If nothing ever ended, nothing new could ever begin.

A person who once felt defeated may later discover resilience. Someone who once doubted their own strength may eventually realise how much they have grown simply by surviving difficult times. Perhaps that is why people often say that the most meaningful chapters of life begin after moments that once felt like the end. When we look back at our past, many of us can identify several such moments. The day we thought everything had fallen apart. The night we believed we had no clear path forward. The moment we wondered how we would ever recover.

Yet time moved forward. And so should we.

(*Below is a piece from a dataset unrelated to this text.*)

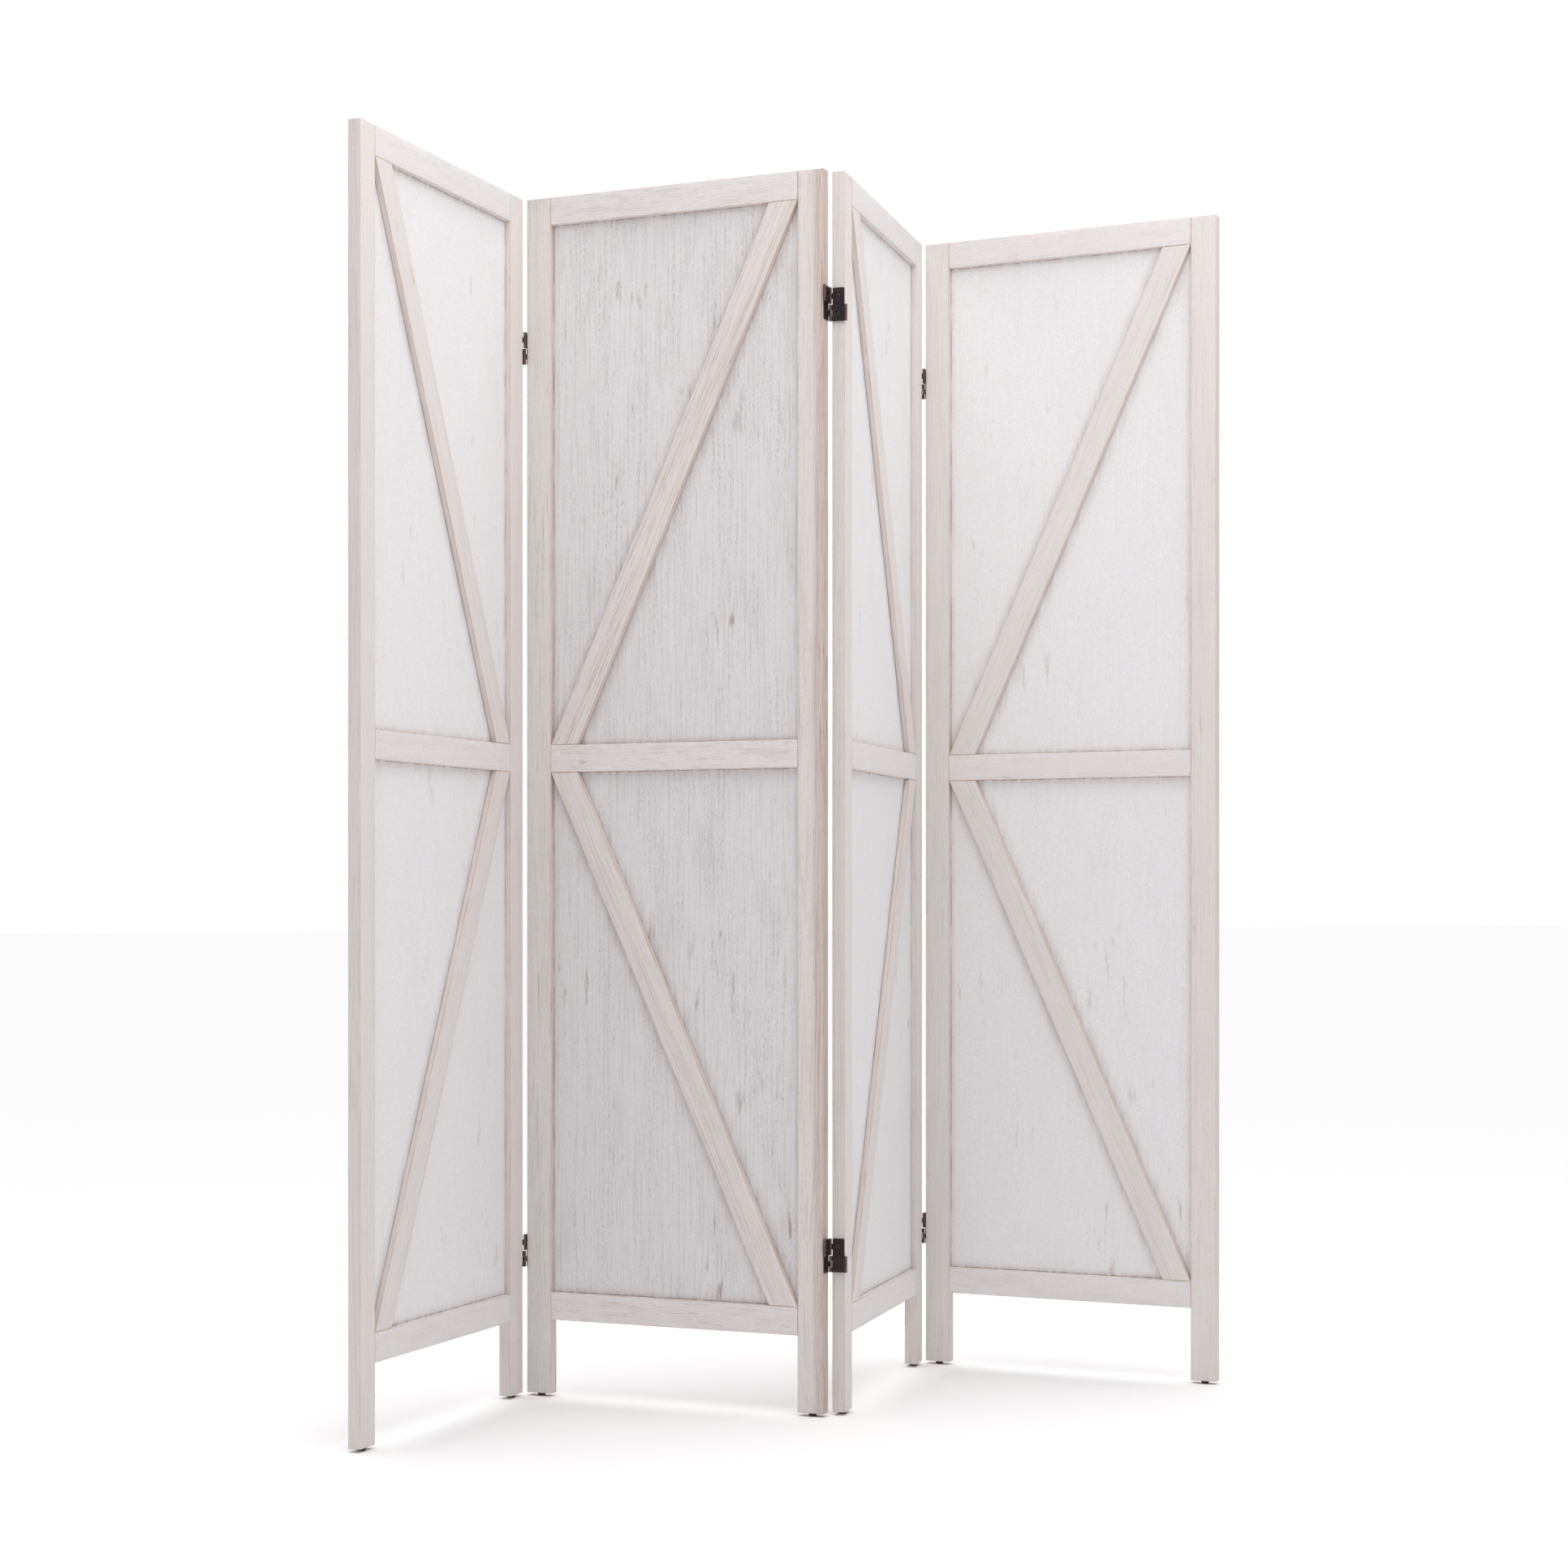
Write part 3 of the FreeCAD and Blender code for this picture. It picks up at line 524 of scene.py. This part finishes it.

Life rarely asks whether we are ready for a new beginning. It simply places another morning before us and waits to see what we will do with it. Some mornings feel hopeful, while others feel uncertain. But each carries the quiet possibility of renewal. Perhaps that is the strange beauty of being human. We are fragile enough to feel deeply and strong enough to begin again. The world may end for us many times through loss, failure, disappointment, or heartbreak. But morning always returns. And with it comes another opportunity to rebuild, rethink, and rediscover the strength we never realised we possessed. The cycle of endings and beginnings has always been with us. And perhaps, in ways we do not always notice, it always will be.